§ What you should do: Copy the first line of the material below and every later line through the line containing "return group, [source[label]", without any other output.

____

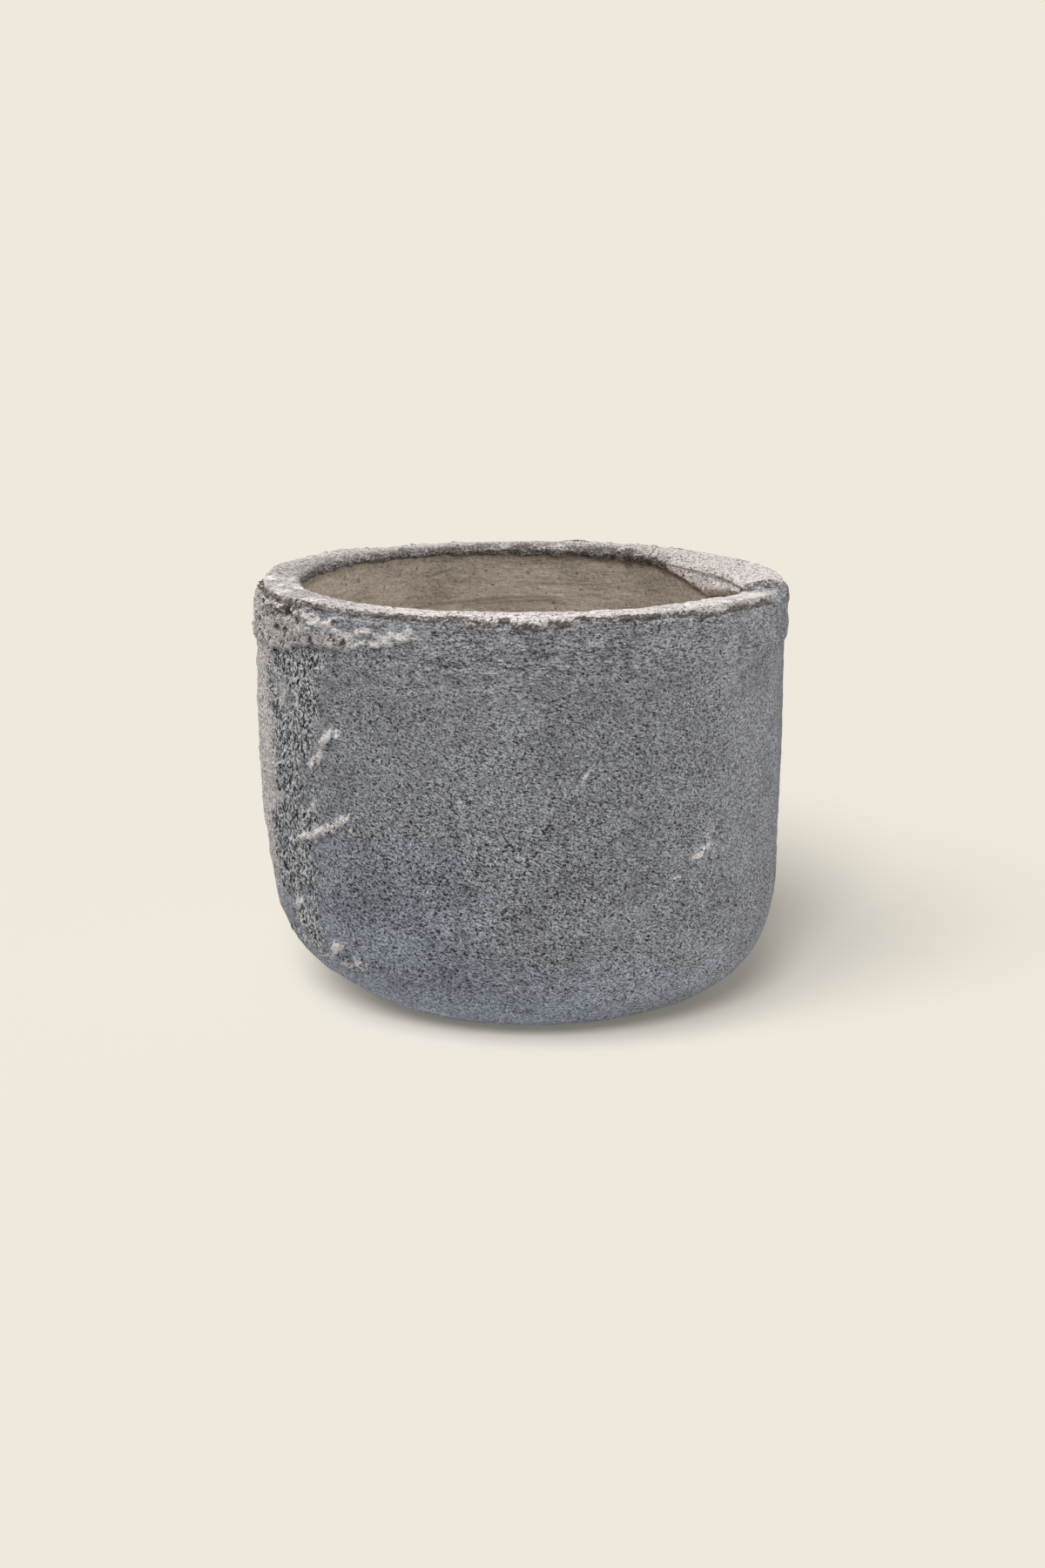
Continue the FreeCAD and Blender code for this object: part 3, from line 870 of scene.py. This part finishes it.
# %% Helpers for groups and materials
def new_group(name, numbers, result):
    """Open a group that takes a place and some numbers: the group, its inputs and its result's end."""
    group = bpy.data.node_groups.new(name, "ShaderNodeTree")
    open_tree(group)
    group.interface.new_socket("Place", in_out="INPUT", socket_type="NodeSocketVector")
    for label in numbers:
        group.interface.new_socket(label, in_out="INPUT", socket_type="NodeSocketFloat")
    group.interface.new_socket(result, in_out="OUTPUT", socket_type="NodeSocketFloat")
    source = group.nodes.new("NodeGroupInput").outputs
    end = group.nodes.new("NodeGroupOutput").inputs[result]
    return group, [source[label] for label in ("Place", *numbers)], end


def place_group(group, *values):
    """Put a group in, feed its inputs in order, and hand back its result."""
    return add_node("Group", dict(enumerate(values)), node_tree=group)


def new_material(name, roughness, shine=0.5):
    """Open a new material: the material and its shader's inputs."""
    material = bpy.data.materials.new(name)
    material.use_nodes = True
    open_tree(material.node_tree)
    shader = tree.nodes["Principled BSDF"].inputs
    shader["Roughness"].default_value = roughness
    shader["Specular IOR Level"].default_value = shine
    return material, shader


def relief(shader, height):
    """Bump the surface by a height in metres."""
    feed(shader["Normal"], add_node("Bump", {"Distance": 1, "Height": height}))


def dress(piece, material):
    """Give a piece one material."""
    piece.data.materials.clear()
    piece.data.materials.append(material)


# %% [markdown]
# Both cements are sand bound by paste, with holes left by air, so these are node
# groups. The sand mixes two sizes of noise. The air holes are the peaks of a
# noise with jagged edges: the higher the water line, the fewer and smaller.

# %% Node groups for sand and air holes
HOLE_SLOPE = 0.045

sand, (spot, grains), tone_end = new_group("sand", ["Grains a metre"], "Tone")
fine_sand = cloud(spot, grains)
coarse_sand = cloud(spot, product(grains, 0.42), 1)
both_sands = blend_of((fine_sand, 0.65), (coarse_sand, 0.35))
feed(tone_end, stretch(both_sands, 0.32, 0.68))

holes, (spot, count, water), mask_end = new_group("air_holes", ["Holes a metre", "Water line"], "Mask")
peaks = cloud(spot, count, 1.6, 0.35)
feed(mask_end, stretch(peaks, water, calc("ADD", water, HOLE_SLOPE)))

# %% [markdown]
# The coarse concrete is a salt and pepper of dark and pale sand over slow cloudy
# patches. It was pressed on in strokes that fall to the right, so the noise is
# turned and drawn out. The pale mortar has the same sand in a lighter range.

# %% Coarse concrete: tones
STROKE_TILT = 0.36
WATER_LINE = 0.604
SKY_TINT = (0.925, 0.975, 1.06, 1)
HOLE_SHADE_COLOUR = (0.036, 0.033, 0.034, 1)
CREASE_SHADE_COLOUR = (0.07, 0.064, 0.066, 1)
SHADE_AND_BAND_COLOUR = (0.105, 0.08, 0.073, 1)

concrete, shader = new_material("rough_grey_concrete", roughness=0.93, shine=0.2)
place = own_place()
slanted = own_place(drawn_out=(2, 2, 1), turn=(0, STROKE_TILT, 0))
level = own_place(drawn_out=(3.2, 3.2, 1), turn=(0, 0.06, 0))
salt = place_group(sand, slanted, 860)
level_salt = place_group(sand, level, 760)
salt = stretch(painted("level_strokes"), 0, 1, salt, level_salt)
speck = place_group(sand, place, 1150)
crumb = place_group(sand, place, 260)
tone = blend_of((salt, 0.46), (speck, 0.46), (crumb, 0.08))
# The darkest and palest flecks of both ranges are partly painted shade and highlight of the grain's
# relief.
grey = colours(tone, [(0.16, (0.03, 0.03, 0.034)), (0.35, (0.196, 0.198, 0.209)),
                      (0.5, (0.396, 0.399, 0.42)), (0.65, (0.67, 0.672, 0.692)),
                      (0.84, (0.92, 0.92, 0.93))])
mortar = colours(tone, [(0.14, (0.19, 0.168, 0.16)), (0.35, (0.4, 0.366, 0.351)),
                        (0.5, (0.515, 0.476, 0.458)), (0.66, (0.625, 0.589, 0.568)),
                        (0.86, (0.745, 0.711, 0.691))])

# %% Coarse concrete: where each tone lies
patches = stretch(cloud(place, 22, 3), 0.32, 0.68, 0.86, 1.12)
torn = calc("SUBTRACT", cloud(place, 360, 4), 0.5)
pale_here = stretch(blend_of((painted("pale"), 1), (torn, 1.2)), 0.4, 0.51)
# Painted light lightens the colour where it lies.
painted_light_scale = calc("ADD", product(painted("painted_light"), 0.42), 1)
# The painted skylight tint turns the grey bluer where it lies.
sky_tinted_grey = mix(painted("painted_sky_tint"), grey, SKY_TINT, "MULTIPLY")
surface = mix(pale_here, brighten(sky_tinted_grey, patches), mortar)
surface = brighten(surface, painted_light_scale)

# %% Coarse concrete: painted sun on the speckled strip
flakes = place_group(sand, own_place(drawn_out=(1, 1, 1.5)), 400)
# Painted sunlight and shade on the crumbs: white tops among near-black hollows.
sun_speckle_colours = colours(flakes, [(0.26, (0.036, 0.039, 0.046)), (0.42, (0.225, 0.234, 0.25)),
                           (0.52, (0.6, 0.612, 0.632)), (0.59, (1, 1, 1))])
sun_speckle_here = stretch(blend_of((painted("painted_sun_speckle"), 1), (torn, 2.4)), 0.36, 0.66)
surface = mix(sun_speckle_here, surface, sun_speckle_colours)

# %% Coarse concrete: air holes, creases and stains
line = blend_of((painted("dense"), -0.035), (painted("smooth"), 0.1), (pale_here, 0.03))
line = calc("ADD", line, WATER_LINE)
small_holes = place_group(holes, slanted, 540, line)
higher = calc("ADD", line, stretch(pale_here, 0, 1, 0.065, 0.002))
large_holes = place_group(holes, place, 260, higher)
open_holes = calc("MAXIMUM", small_holes, large_holes)
hole_depth = stretch(pale_here, 0, 1, 0.92, 0.88)
# Painted shade fills the air holes.
surface = mix(product(open_holes, hole_depth), surface, HOLE_SHADE_COLOUR)
# Thin creases where the strokes folded the mortar, dented and filled with painted shade.
folds = calc("ABSOLUTE", calc("SUBTRACT", cloud(level, 95, 3, 0.6), 0.5))
folded = stretch(cloud(place, 34, 2), 0.47, 0.56)
folded = product(folded, stretch(painted("level_strokes"), 0, 1, 0.25, 1))
creases = product(stretch(folds, 0, 0.022, 1, 0), folded)
creases = product(creases, stretch(pale_here, 0, 1, 1, 0.2))
surface = mix(product(creases, 0.42), surface, CREASE_SHADE_COLOUR)
# Painted shade, with the browner band inside the rim, darkens the colour where the attribute lies.
shade_and_band_here = stretch(blend_of((painted("painted_shade_and_band"), 1), (torn, 1.8)), 0.3, 0.74, 0, 0.9)
shade_and_band_here = product(shade_and_band_here, stretch(painted("painted_shade_and_band"), 0.05, 0.3))
surface = mix(shade_and_band_here, surface, SHADE_AND_BAND_COLOUR)
feed(shader["Base Color"], surface)

# %% Coarse concrete: relief
drags = product(cloud(level, 120, 2), painted("level_strokes"))
heights = blend_of((salt, 0.0008), (speck, 0.0004), (crumb, 0.0007), (open_holes, -0.0014),
                   (cloud(place, 75, 2), 0.0016), (drags, 0.002), (creases, -0.001), (flakes, 0.0005))
heights = calc("ADD", heights, product(pale_here, product(crumb, 0.0014)))
crumbly = blend_of((crumb, 0.0036), (flakes, 0.0026))
heights = calc("ADD", heights, product(painted("rough"), crumbly))
relief(shader, heights)
dress(pot, concrete)

# %% [markdown]
# The tan cement's colour drifts slowly. Faint level lines show where the trowel
# ran, each with a painted shadow line below it, and only small, scattered air
# holes are left, filled with painted shade.

# %% Smooth cement
PIN_WATER_LINE = 0.67
PIT_AND_LINE_SHADE_COLOUR = (0.17, 0.135, 0.1, 1)
WRAP_SHADE_COLOUR = (0.2, 0.16, 0.135, 1)

cement, shader = new_material("trowelled_tan_cement", roughness=0.85, shine=0.25)
place = own_place()
level_lines = cloud(own_place(drawn_out=(8, 8, 1)), 150, 3)
drift = cloud(own_place(drawn_out=(1.8, 1.8, 1)), 26, 4)
grain = place_group(sand, own_place(drawn_out=(3, 3, 1), turn=(0, 0.08, 0)), 560)
fine = place_group(sand, place, 760)
tan_tone = blend_of((drift, 0.4), (level_lines, 0.2), (grain, 0.2), (fine, 0.2))
tan = colours(tan_tone, [(0.3, (0.212, 0.181, 0.142)), (0.5, (0.478, 0.418, 0.342)),
                         (0.7, (0.71, 0.635, 0.537))])
pin_holes = place_group(holes, place, 210, PIN_WATER_LINE)
# Painted shade in the pin holes, and the painted shadow lines below the trowel lines.
marks = calc("MAXIMUM", product(pin_holes, 0.7), product(painted("line"), 0.75))
coat = mix(marks, tan, PIT_AND_LINE_SHADE_COLOUR)
# The painted shade below the wrap's edge, with a ragged lower edge.
ragged = calc("SUBTRACT", cloud(place, 300, 4), 0.5)
shade_below_wrap = stretch(blend_of((painted("shade_below_wrap"), 1), (ragged, 2)), 0.35, 1, 0, 0.55)
shade_below_wrap = product(shade_below_wrap, stretch(painted("shade_below_wrap"), 0, 0.2))
feed(shader["Base Color"], mix(shade_below_wrap, coat, WRAP_SHADE_COLOUR))
relief(shader, blend_of((level_lines, 0.0012), (grain, 0.0004), (marks, -0.0006)))
for piece in (lining, screed):
    dress(piece, cement)

# %% [markdown]
# The drain's plastic and the rubber of bung and pads are plain moulded goods
# with a thin cement dust, more on what faces up.

# %% Node group for cement dust
dust, (spot,), mask_end = new_group("cement_dust", [], "Mask")
facing = add_node("NewGeometry", {}, "Normal")
upward = stretch(add_node("SeparateXYZ", {"Vector": facing}, "Z"), -0.2, 1, 0.06, 0.28)
cloudy = stretch(cloud(spot, 130, 4), 0.28, 0.74)
feed(mask_end, product(upward, cloudy))

# %% Plastic and rubber
DUST_COLOUR = (0.5, 0.46, 0.4, 1)
LIGHTER = 1.7


def moulded(name, colour, roughness):
    """Moulded plastic or rubber with a fine grain and cement dust."""
    material, shader = new_material(name, roughness)
    place = own_place()
    grain = cloud(place, 900, 2)
    shade = stretch(cloud(place, 60, 2), 0.3, 0.7)
    light = tuple(channel * LIGHTER for channel in colour)
    body = mix(shade, (*colour, 1), (*light, 1))
    dusty = place_group(dust, place)
    feed(shader["Base Color"], mix(dusty, body, DUST_COLOUR))
    feed(shader["Roughness"], stretch(dusty, 0, 0.6, roughness, 0.95))
    relief(shader, product(grain, 0.00006))
    return material


dress(nodes["drain_sleeve"], moulded("dusty_plastic", (0.03, 0.031, 0.034), 0.42))
dress(nodes["drain_plug"], moulded("dusty_plug_rubber", (0.012, 0.012, 0.013), 0.55))
pad_rubber = moulded("dusty_pad_rubber", (0.01, 0.01, 0.01), 0.65)
for number in range(1, 5):
    dress(nodes[f"foot_pad_{number}"], pad_rubber)

# %% [markdown]
# A plain pale floor runs to the horizon, under a plain world. Both show the same
# backdrop colour to the camera, so they meet without a line. Part of the floor's
# brightness is its own, which keeps its shadow soft. Light that bounces meets a
# darker floor, because a pale one would light the pot from below.

# %% Floor and world
BACKDROP = (0.863, 0.814, 0.723, 1)
BOUNCE_COLOUR = (0.42, 0.42, 0.42, 1)
FLOOR_GLOW = 0.2
WORLD_LEVEL = 0.2
FLOOR_SIZE = 80


def seen_directly():
    """1 for what the camera, a reflection or clear material sees, and 0 for bounced light."""
    rays = tree.nodes.new("ShaderNodeLightPath").outputs
    seen = calc("MAXIMUM", rays["Is Camera Ray"], rays["Is Glossy Ray"])
    return calc("MAXIMUM", seen, rays["Is Transmission Ray"])


def open_empty(owner):
    """Open a material's or a world's tree and clear it."""
    owner.use_nodes = True
    open_tree(owner.node_tree)
    tree.nodes.clear()


def show(kind, result):
    """Feed the tree's end node."""
    feed(tree.nodes.new("ShaderNodeOutput" + kind).inputs["Surface"], result)


floor = new_plane("studio_floor", FLOOR_SIZE)
floor_material = bpy.data.materials.new("studio_floor")
open_empty(floor_material)
seen = seen_directly()
dimmed = tuple(channel * (1 - FLOOR_GLOW) for channel in BACKDROP[:3]) + (1,)
matt = add_node("BsdfDiffuse", {"Color": mix(seen, BOUNCE_COLOUR, dimmed)})
glow = add_node("Emission", {"Color": BACKDROP, "Strength": product(seen, FLOOR_GLOW)})
show("Material", add_node("AddShader", {0: matt, 1: glow}))
dress(floor, floor_material)

world = bpy.data.worlds.new("studio")
bpy.context.scene.world = world
open_empty(world)
lighting = (WORLD_LEVEL,) * 3 + (1,)
sky = mix(seen_directly(), lighting, BACKDROP)
show("World", add_node("Background", {"Color": sky}))

# %% [markdown]
# Soft lamps do the rest. The key lamp stands high behind the pot on the left and
# brightens the rim and the left edge. Two in front keep the wall in even light
# that still shows its relief. The floor has its own: one from the left lays the
# soft shadow to the right, and a lower one in front reaches under the foot. The
# tables give the turn and height that each comes from, its level and its spread.

# %% Lamps
FLOOR_SIDE_SHARE = 0.44
POT_LAMPS = {"key_lamp": ((125, 50), 0.55, 10),
             "front_left_lamp": ((-165, 48), 0.455, 20),
             "front_right_lamp": ((-45, 45), 0.44, 24)}
FLOOR_LAMPS = {"floor_side_lamp": ((235, 50), FLOOR_SIDE_SHARE, 40),
               "floor_front_lamp": ((262, 35), 1 - WORLD_LEVEL - FLOOR_SIDE_SHARE, 20)}


def soft_sun(name, come_from, level, spread, receivers):
    """A sun lamp from a turn and height in degrees, which lights only the receivers.
    A level of 1 shows a colour that faces the lamp as it is written."""
    turn, height = (math.radians(angle) for angle in come_from)
    towards = -Vector((math.cos(height) * math.cos(turn), math.cos(height) * math.sin(turn),
                       math.sin(height)))
    bpy.ops.object.light_add(type="SUN", rotation=towards.to_track_quat("-Z", "Y").to_euler())
    lamp = bpy.context.object
    lamp.name = name
    lamp.data.energy = level * math.pi
    lamp.data.angle = math.radians(spread)
    linked = bpy.data.collections.new(name + "_lights")
    for receiver in receivers:
        linked.objects.link(receiver)
    lamp.light_linking.receiver_collection = linked


pieces = [pot, lining, screed] + list(nodes.values())
for name, (come_from, level, spread) in POT_LAMPS.items():
    soft_sun(name, come_from, level, spread, pieces)
for name, (come_from, share, spread) in FLOOR_LAMPS.items():
    soft_sun(name, come_from, share / math.sin(math.radians(come_from[1])), spread, [floor])

# %% [markdown]
# The camera stands where the photographer stood: 3.1 m away, 0.94 m up, looking
# down by 12.7 degrees, with a long lens that keeps the pot's sides upright.

# %% Camera
CAMERA_PLACE = (-0.001, -3.124, 0.938)
CAMERA_PITCH = 0.221
LENS = 64.86
SENSOR_WIDTH = 36

bpy.ops.object.camera_add(location=CAMERA_PLACE, rotation=(math.radians(90) - CAMERA_PITCH, 0, 0))
camera = bpy.context.object
camera.data.lens = LENS
camera.data.sensor_width = SENSOR_WIDTH
bpy.context.scene.camera = camera
bpy.context.scene.view_settings.view_transform = "Standard"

____

§ Output of the exercise:
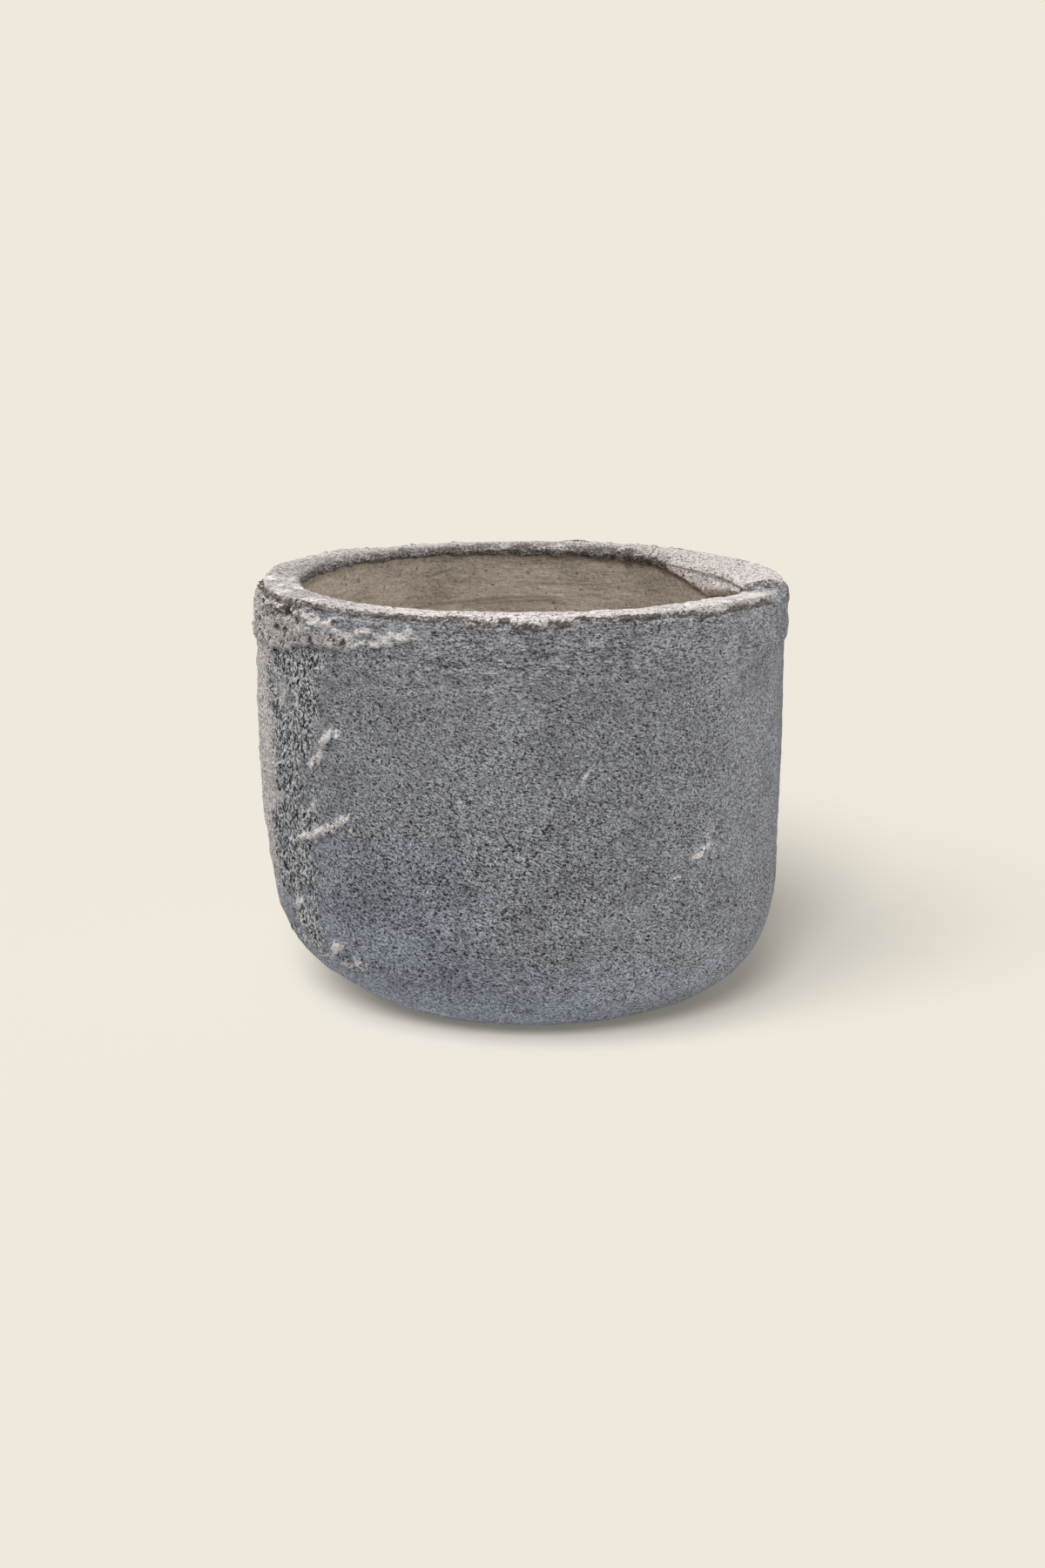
Continue the FreeCAD and Blender code for this object: part 3, from line 870 of scene.py. This part finishes it.
# %% Helpers for groups and materials
def new_group(name, numbers, result):
    """Open a group that takes a place and some numbers: the group, its inputs and its result's end."""
    group = bpy.data.node_groups.new(name, "ShaderNodeTree")
    open_tree(group)
    group.interface.new_socket("Place", in_out="INPUT", socket_type="NodeSocketVector")
    for label in numbers:
        group.interface.new_socket(label, in_out="INPUT", socket_type="NodeSocketFloat")
    group.interface.new_socket(result, in_out="OUTPUT", socket_type="NodeSocketFloat")
    source = group.nodes.new("NodeGroupInput").outputs
    end = group.nodes.new("NodeGroupOutput").inputs[result]
    return group, [source[label] for label in ("Place", *numbers)], end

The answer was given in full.